По несколько иному сценарию произошло обращение в соседней Подберезской (Подбржеской) волости, где властям содействовал католический священник Стрелецкий. В марте 1866 г. он был присоединен к православию в торжественной обстановке в виленском соборе.[38] Вскоре его католический приход был закрыт, а вместо него учрежден приход православный: на тот момент в нем против 1400 “присоединившихся” насчитывалось около 3800 остающихся в католицизме. Согласно официальной версии, Стрелецкий был прямо-таки идеальным миссионером:
“…Еще в звании латинского ксендза, несмотря на двусмысленное свое положение, безбоязненно содействовал обращению к Православию своих прежних прихожан, разъезжая по селам и домам, увещевая, наставляя, убеждая и привлекая их к истинной Православной церкви…”

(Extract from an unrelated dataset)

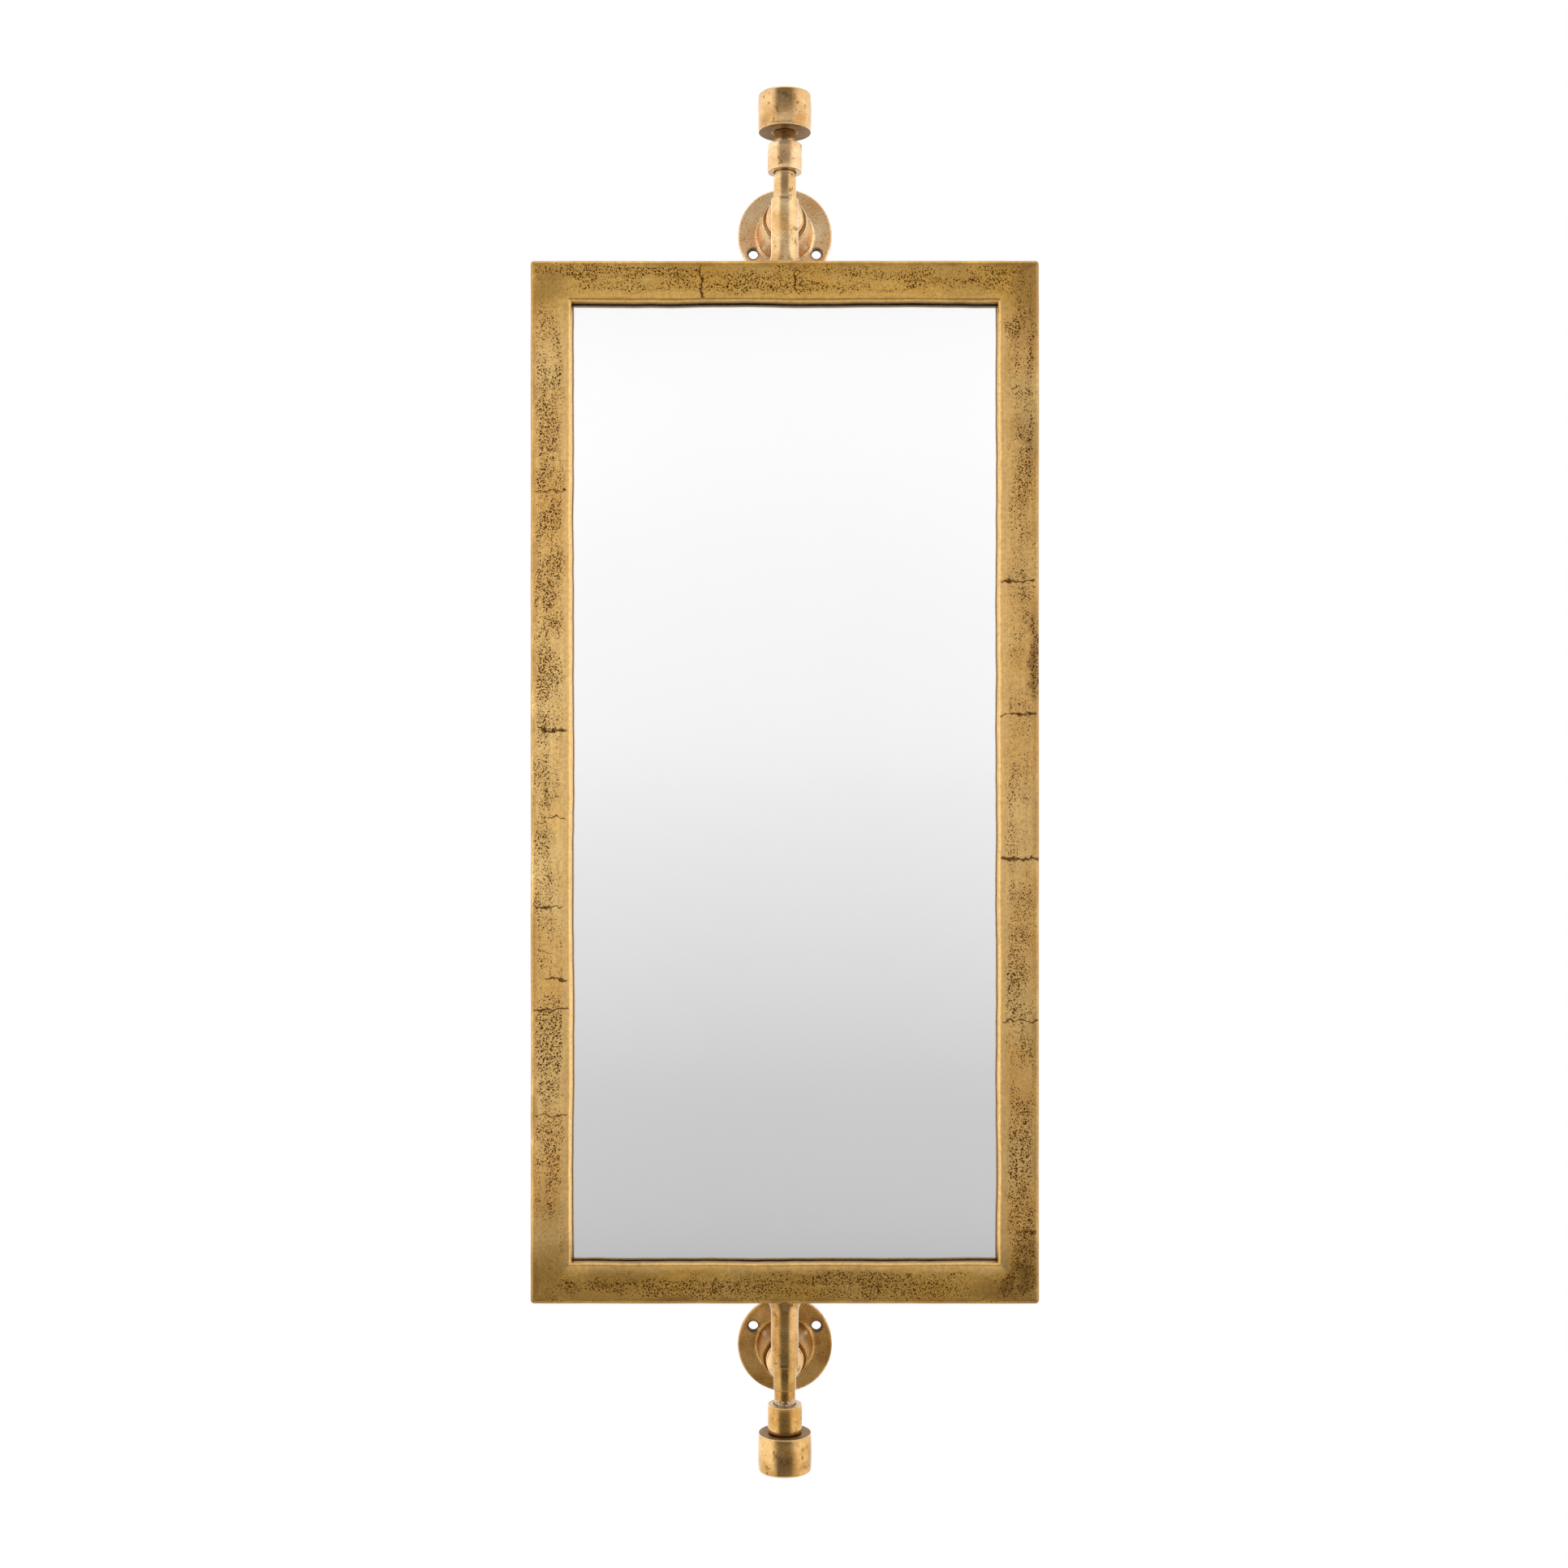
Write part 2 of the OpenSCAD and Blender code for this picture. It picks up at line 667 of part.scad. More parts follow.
module top_post() { on_mirror(1) post(); }
module bottom_post() { on_mirror(-1) post(); }
module top_spindle() { on_mirror(1) spindle(); }
module bottom_spindle() { on_mirror(-1) spindle(); }
module top_cap() { on_mirror(1) cap(); }
module bottom_cap() { on_mirror(-1) cap(); }
module top_cap_set_screw() { on_mirror(1) cap_set_screw(); }
module bottom_cap_set_screw() { on_mirror(-1) cap_set_screw(); }
module top_eye() { on_bracket(1) eye(); }
module bottom_eye() { on_bracket(-1) eye(); }
module top_eye_bush() { on_bracket(1) eye_bush(); }
module bottom_eye_bush() { on_bracket(-1) eye_bush(); }
module top_arm() { on_bracket(1) arm(); }
module bottom_arm() { on_bracket(-1) arm(); }
module top_wall_plate() { on_bracket(1) wall_plate(); }
module bottom_wall_plate() { on_bracket(-1) wall_plate(); }
module top_arm_screw() { on_bracket(1) arm_screw(); }
module bottom_arm_screw() { on_bracket(-1) arm_screw(); }
module top_arm_washer() { on_bracket(1) arm_washer(); }
module bottom_arm_washer() { on_bracket(-1) arm_washer(); }

frame();
glass_gasket();
mirror_glass();
backing_board();
card_packing();
back_panel();
back_panel_screws();
top_post();
bottom_post();
top_spindle();
bottom_spindle();
top_cap();
bottom_cap();
top_cap_set_screw();
bottom_cap_set_screw();
top_eye();
bottom_eye();
top_eye_bush();
bottom_eye_bush();
top_arm();
bottom_arm();
top_wall_plate();
bottom_wall_plate();
top_arm_screw();
bottom_arm_screw();
top_arm_washer();
bottom_arm_washer();
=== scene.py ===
# A tall brass mirror that turns between two wall brackets, in metres, +Z up. The wall is the
# plane y = 0, the glass looks along -Y, and the spindles' axis stands 175 mm off the wall.
import math

import bmesh
import bpy
from mathutils import Matrix, Vector, noise


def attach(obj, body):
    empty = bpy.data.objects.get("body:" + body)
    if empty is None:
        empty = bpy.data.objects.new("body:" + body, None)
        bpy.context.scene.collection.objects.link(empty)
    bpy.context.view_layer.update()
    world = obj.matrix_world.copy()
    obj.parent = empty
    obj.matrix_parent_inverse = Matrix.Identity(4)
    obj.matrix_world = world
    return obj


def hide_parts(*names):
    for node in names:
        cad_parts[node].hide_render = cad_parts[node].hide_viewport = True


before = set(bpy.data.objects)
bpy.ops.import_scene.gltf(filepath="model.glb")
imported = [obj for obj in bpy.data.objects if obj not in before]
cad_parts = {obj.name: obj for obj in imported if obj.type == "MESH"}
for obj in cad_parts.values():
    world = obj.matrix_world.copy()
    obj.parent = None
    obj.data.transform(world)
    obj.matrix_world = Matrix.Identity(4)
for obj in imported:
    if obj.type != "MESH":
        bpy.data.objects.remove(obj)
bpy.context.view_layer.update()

# ---- Camera ----
# A level camera, 1.44 m in front of the wall and just below the mirror's middle, far enough
# back that both plates show behind their spindles. The shift only centres the picture. Its
# focal length and shift are in pixels of a picture 1932 across.
IMAGE, FOCAL, SHIFT_X, SHIFT_Z = 1932, 2335, -1, 25
lens = bpy.data.cameras.new("camera")
lens.lens = lens.sensor_width * FOCAL / IMAGE
lens.shift_x, lens.shift_y = SHIFT_X / IMAGE, SHIFT_Z / IMAGE
camera = bpy.data.objects.new("camera", lens)
camera.location = (0, -1.436, -0.4293)
camera.rotation_euler = (math.radians(90), 0, 0)
bpy.context.scene.collection.objects.link(camera)
bpy.context.scene.camera = camera

# ---- Frame ----
# One sand casting of brass: four mitred bars with a crowned front, a lip in front of the glass
# and a pocket behind it. The skin is pitted and cracked from the sand, the bars are dressed
# lengthwise by hand, and their edges are rubbed bright after the brass was darkened.
OPEN_X, OPEN_Z = 140.75, 317.5
BAR_W, FRAME_T, CROWN, LIP_T = 27.5, 20, 0.8, 6.2
POCKET, PANEL_POCKET, PANEL_T = 7, 16, 1
FRONT_ROUND, BACK_ROUND, LIP_ROUND, CORNER_ROUND = 2.5, 1, 0.6, 2.5
MIRROR_MID = Vector((0, -175, -414.75))
# Points nearer than this in mm are the same corner of a section, or the same point
NEAR, WELD = 0.01, 0.001


def on_mirror(side=1, height=0):
    """Puts millimetres from the mirror's middle in their place, upside down for its lower half"""
    middle = Matrix.Translation(MIRROR_MID) @ Matrix.Diagonal((1, 1, side, 1))
    return middle @ Matrix.Translation((0, 0, height))


def linear(hex_colour):
    """Turns an sRGB hex colour into the linear values that a shader takes"""
    channels = [int(hex_colour[i:i + 2], 16) / 255 for i in (1, 3, 5)]
    return [c / 12.92 if c <= 0.04045 else ((c + 0.055) / 1.055) ** 2.4 for c in channels] + [1]


def add(tree, kind, inputs=None, **settings):
    """Adds a shader node with its settings, its values and the links that come into it"""
    node = tree.nodes.new("ShaderNode" + kind)
    for name, value in settings.items():
        setattr(node, name, value)
    for socket, value in (inputs or {}).items():
        if isinstance(value, bpy.types.NodeSocket):
            tree.links.new(value, node.inputs[socket])
        else:
            node.inputs[socket].default_value = value
    return node


def new_material(name):
    """Starts a material and returns it with its tree and its shader"""
    material = bpy.data.materials.new(name)
    material.use_nodes = True
    return material, material.node_tree, material.node_tree.nodes["Principled BSDF"]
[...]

Жандармский рапорт об успехах Стрелецкого, в целом столь же хвалебный, все-таки напоминал о прозе мирской жизни: переходу Стрелецкого “способствовал его родной дядя, старый заслуженный полковник, [который] сам мне высказал, что по его понятию до тех пор не будет спокойствия в крае, пока не ослабится католицизм”.[39]
Стрелецкий создал важнейший прецедент для виленских миссионеров, которые надеялись, что по той же модели могут быть организованы обращения в других приходах. Инициатива расширения кампании шла снизу. В мае 1866 г. Н. Н. Хованский в довольно требовательном тоне напомнил Кауфману о необходимости поддержать миссионерский пыл Стрелецкого:
“Перед его присоединением с разрешения Вашего Высокопревосходительства я объявил ему, что он ничего не потеряет из бывшего своего содержания, духовное начальство обещало его представить к кресту... Прошло два месяца, и о. Иоанн не видит исполнения ни одного обещания, между прочим я знаю наверно, что нашлись бы ему последователи, но кто же согласится потерять более половины своего содержания…”[40]

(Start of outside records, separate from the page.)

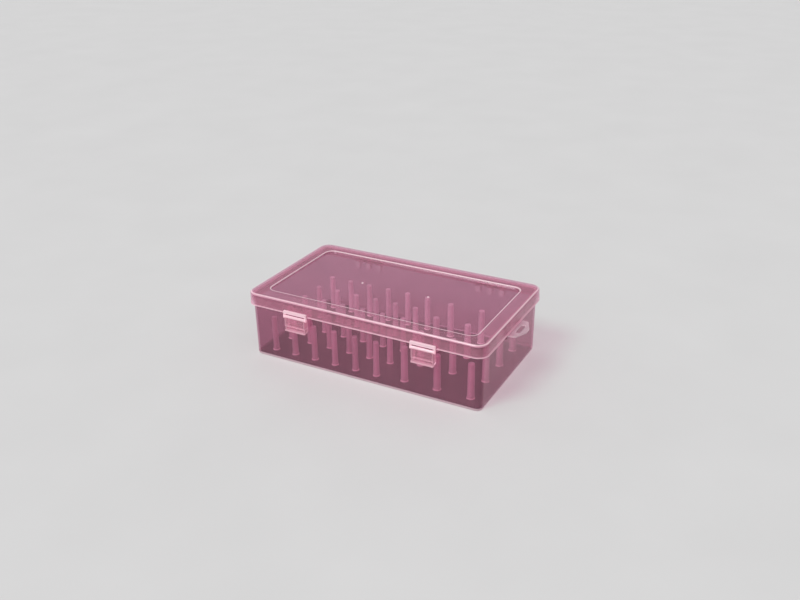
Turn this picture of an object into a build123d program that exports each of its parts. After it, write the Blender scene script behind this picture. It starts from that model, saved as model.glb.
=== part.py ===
from build123d import *

import math
import os

# A lidded plastic box that stores spools of sewing thread on upright pegs.
# The origin is the centre of the underside. +X runs along the box towards the end with the hang tab,
# -Y is the front with its two latches, and +Z is up. All sizes are millimetres.

# Lid: a shallow shell whose skirt hangs outside the tray.
LENGTH = 250.0
WIDTH = 143.0
HEIGHT = 67.5
SKIRT_BOTTOM = 55.2
LID_CORNER = 11.3
LID_WALL = 1.6
LID_DRAFT = 0.55
LID_EDGE_ROUND = 1.8
PANEL_INSET = 15.6
PANEL_DEPTH = 1.5
PANEL_CORNER = 8.0
PANEL_DRAFT = 0.5
PANEL_EDGE_ROUND = 0.6
GATE_MARK_X = 36.0
GATE_MARK_RADIUS = 1.1
GATE_MARK_TIP_RADIUS = 0.8
GATE_MARK_HEIGHT = 0.5

# Tray: four drafted walls on a flat floor. Insets are measured from the lid's outer edge.
RIM_TOP = 65.4
FOOT_INSET = 4.2
RIM_INSET = 3.6
TRAY_CORNER = 6.0
TRAY_WALL = 1.6
FLOOR = 1.6
FOOT_ROUND = 2.0
FLOOR_ROUND = 1.2

# Pegs: six columns of five for small spools, then three columns of four for large ones.
PEG_TOP = 37.3
PEG_CAP = 1.4
PEG_WALL = 1.15
PEG_TIP_ROUND = 0.6
FOOT_RING_HEIGHT = 1.2
FOOT_RING_TAPER = 0.5
SMALL_COLUMNS = 6
SMALL_ROWS = 5
SMALL_FIRST_X = -106.0
SMALL_PITCH_X = 22.9
SMALL_PITCH_Y = 26.85
SMALL_BASE_RADIUS = 2.95
SMALL_TIP_RADIUS = 2.6
SMALL_FOOT_RADIUS = 3.6
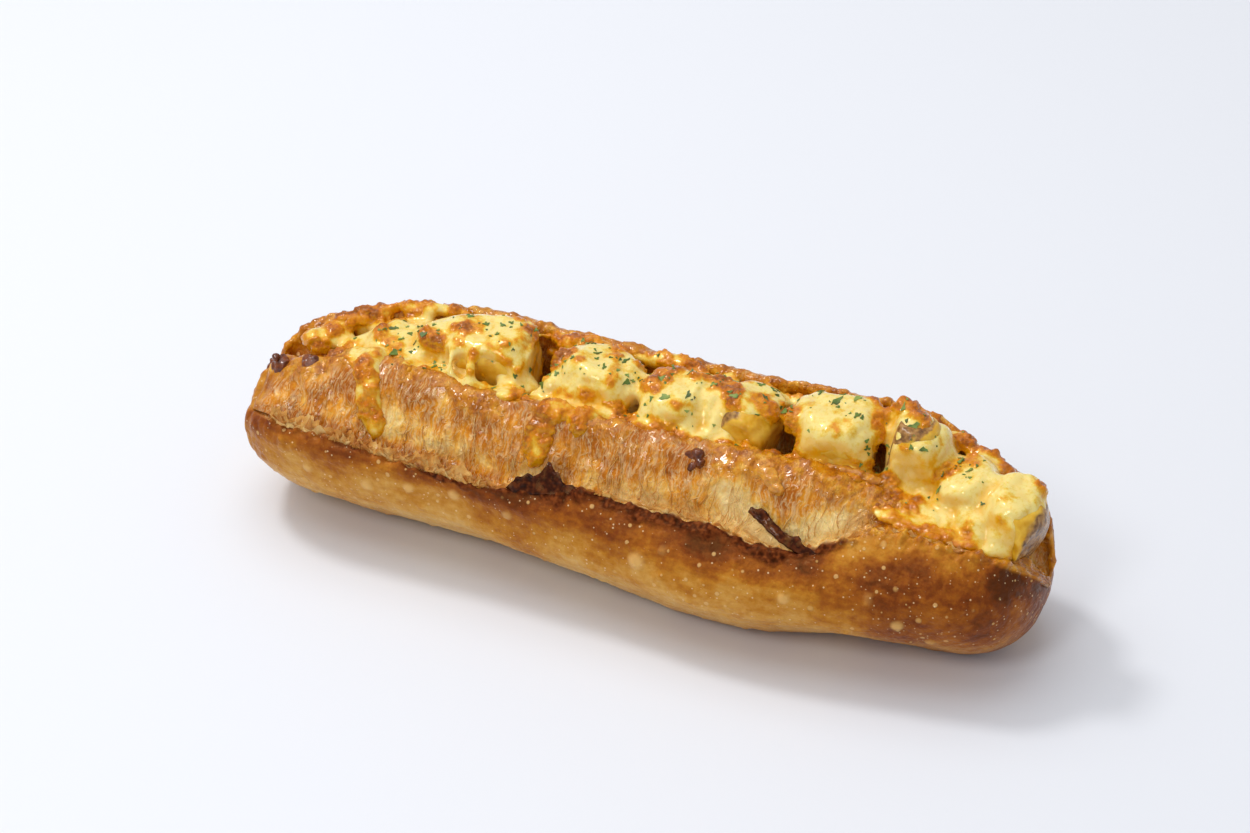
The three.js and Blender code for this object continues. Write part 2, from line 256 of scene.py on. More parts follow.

Кауфман внял призыву. В августе того же года он предложил обер-прокурору Синода Д. А. Толстому ходатайствовать перед императором о назначении Стрелецкому, сверх штатного оклада в 300 руб. сер., пожизненной пенсии в таком же размере. Генерал-губернатор пояснял, что в бытность ксендзом его протеже получал 400 руб. казенного жалованья и имел до 1000 руб. дохода с прихожан – теперь же он, являя пример пастырского бескорыстия, отказался от взимания с паствы платы за требы (полагаясь, как мы знаем, на обещание Хованского). Только спустя год после принятия бывшим ксендзом православия Синод выделил Стрелецкому пожизненное пособие в 300 руб. сер. в год.[41]
Показания о миссионерстве Стрелецкого противников массовых обращений составляют полный контраст идиллической картине, которую рисовали виленские власти. Обратимся к записке “Настоящее положение северо-западных губерний” бывшего редактора газеты “Виленский вестник” А. Киркора, одного из членов местной польскоязычной элиты, сохранившего лояльность властям. В мае 1866 г. он подал эту записку в МВД и III Отделение с целью привлечь внимание высших сановников к эксцессам русификации:
“Более всего рассказов о Подбржеском приходе. Настоятель оного, ксендз Стржелецкий, изъявил желание принять православие вместе со всеми своими прихожанами; на деле, однако, оказалось, что весьма немногие из прихожан сочувствовали этому желанию. Здесь-то потребовалось особенных усилий, чтобы поддержать достоинство заявления кс. Стржелецкого.”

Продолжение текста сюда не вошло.